California’s economy is one of the ten largest in the world, with a gross state product higher than Spain or Canada’s GNP. Speaking in San Francisco after conferring with the governor, Steinmeier stressed that EU states are the “biggest investors and trading partners” in California. So why don’t he and other diplomats drop by Sacramento more often?
They certainly should. In this new globalized world, states like California have an important role to play in international relations. Individual states’ policies are often conspicuously divergent from those of the executive and legislative branches of the United States federal government. California, for example, has had more restrictive automobile emissions standards than the rest of the US—and Europe—since it was first given special dispensation in the 1990 amendment to the US Clean Air Act for its excessive smog. Those same tighter standards have been adopted by fourteen other US states, including heavyweights New York and Florida.

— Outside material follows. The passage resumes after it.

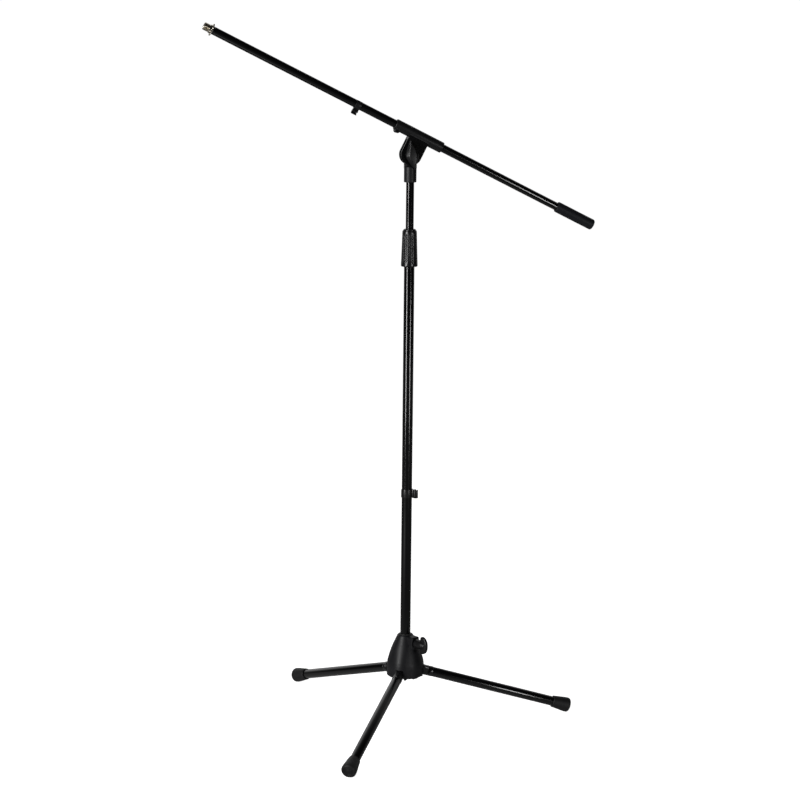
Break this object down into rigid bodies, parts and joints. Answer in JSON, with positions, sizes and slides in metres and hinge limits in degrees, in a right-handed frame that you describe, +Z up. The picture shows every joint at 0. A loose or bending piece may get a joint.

In the past, this pioneering spirit in California and others has usually led only to copycat policies across state lines, as recently as 2006. But now we are facing unprecedented global challenges, combined with advances in communication technology and a decline in violent conflicts across the planet. International heads of state, particularly Europeans, have the ability and the motives to engage a much broader range of representatives than in the past. Civil society organizations and regional authorities are influencing world politics as never before—witness the non-governmental efforts at Gleneagles and Heiligendamm that helped put development and environmental concerns on the G8 agenda. When it comes to issues like climate change and energy security, we are all stakeholders, and Steinmeier’s recent visit to Sacramento shows that European leaders are willing to look beyond a nation’s capital city for solutions.
Their citizens should also follow this example. Too often in Berlin, Brussels, Paris and London, the US is reduced to two places: Washington for the politics, and New York for finance and culture. California is eight hours behind Greenwich Mean Time; New York is five. Choosing to visit Los Angeles instead of Washington DC will add six hours onto your transatlantic trip. Is it geographic distance that gives Europeans this selective amnesia when it comes to the existence of other US states?
Perhaps we need a new name for this reinvigorated relationship between Europe and North America, one that includes state governments and heads of state alike. Or it could be that we must simply broaden our conception of this continuum between Europe and North America, this Atlantic Community. The Atlantic Ocean is a bridge between two continents, and the connection between the two has grown to encompass a bigger portion of those regions since 1989. Let’s make it even bigger.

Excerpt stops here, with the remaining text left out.